Truly, there’s not much of anything to recommend about the the film. Unsurprisingly, Bacon is the only performer who can make the bland screenplay’s emotional beats sound convincing, although the character he’s been handed is nebulous and relentlessly dull, as are the other family members. It certainly doesn’t help that McLean can’t seem to resolve who the protagonist actually is, or who is supposed to elicit the viewer's sympathy. This ambiguity doesn’t smell like a calculated choice, but rather like a product of sloppy screenwriting. The only unexpected and humanizing moment in the script is a third act pivot on the part of Peter’s boss (Paul Reiser), an overbearing creep who softens when he comprehends just how thoroughly undone Peter has become by his recent “family troubles."
Most of the film’s visuals are unremittingly anonymous, although the design of the demons is genuinely eerie. Loosely informed by vintage photographs of traditional ceremonial dress among the Native Americans of the Southwest, the entities' true forms resemble enormous, shaggy humanoids whose partly bestial, partly skeletal features always seem to be out of focus. (The demons faintly recall Evil’s towering, goat-headed minions in Time Bandits, to fine effect.) It’s a nice bit of unsettling practical costuming in an era when ghost stories lean overwhelmingly on computer effects.

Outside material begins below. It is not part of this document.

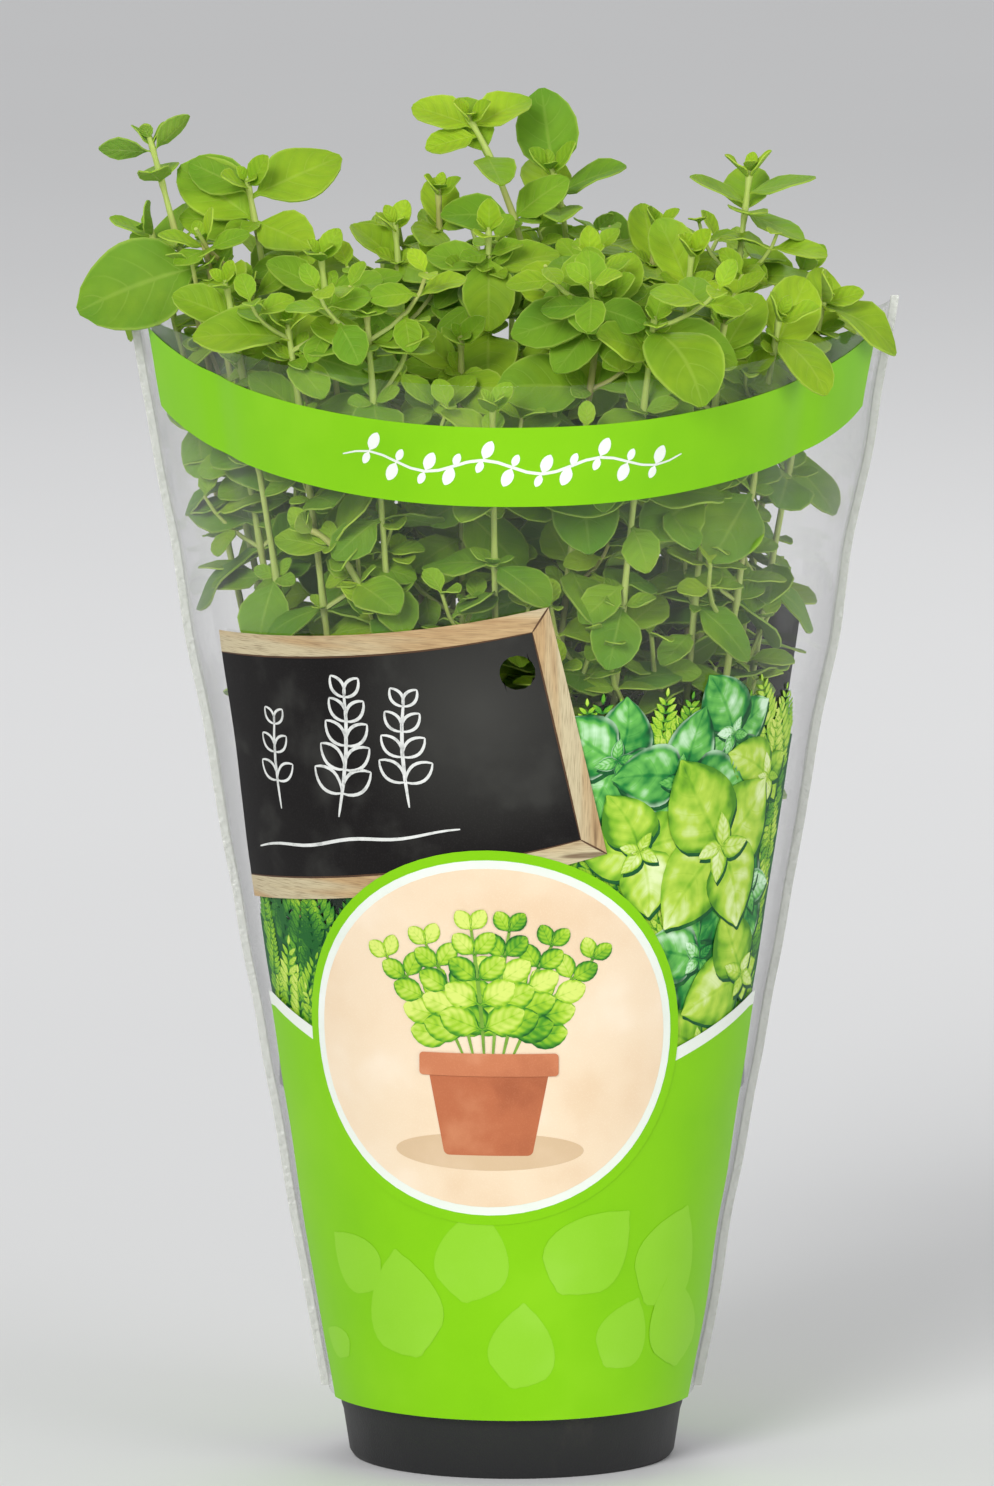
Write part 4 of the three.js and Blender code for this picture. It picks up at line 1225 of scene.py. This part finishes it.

With The Forest, The Other Side of the Door, and now The Darkness, 2016 is shaping up to be a banner year for crummy horror movies about white families being menaced by non-white occult forces. Granted, McLean’s film doesn’t traffic in the same unpleasant Othering as the former two features. (The lack of living Native Americans in The Darkness sort of precludes it from doing so.) The film’s racism (and ableism) is vaguely obnoxious rather than baldly offensive, but the most egregious insult to be found in The Darkness is the film's ineptness. Presented with such a forgettable dud of a horror picture, any filmgoer should be affronted that an hour and a half of their lives were wasted in such a manner.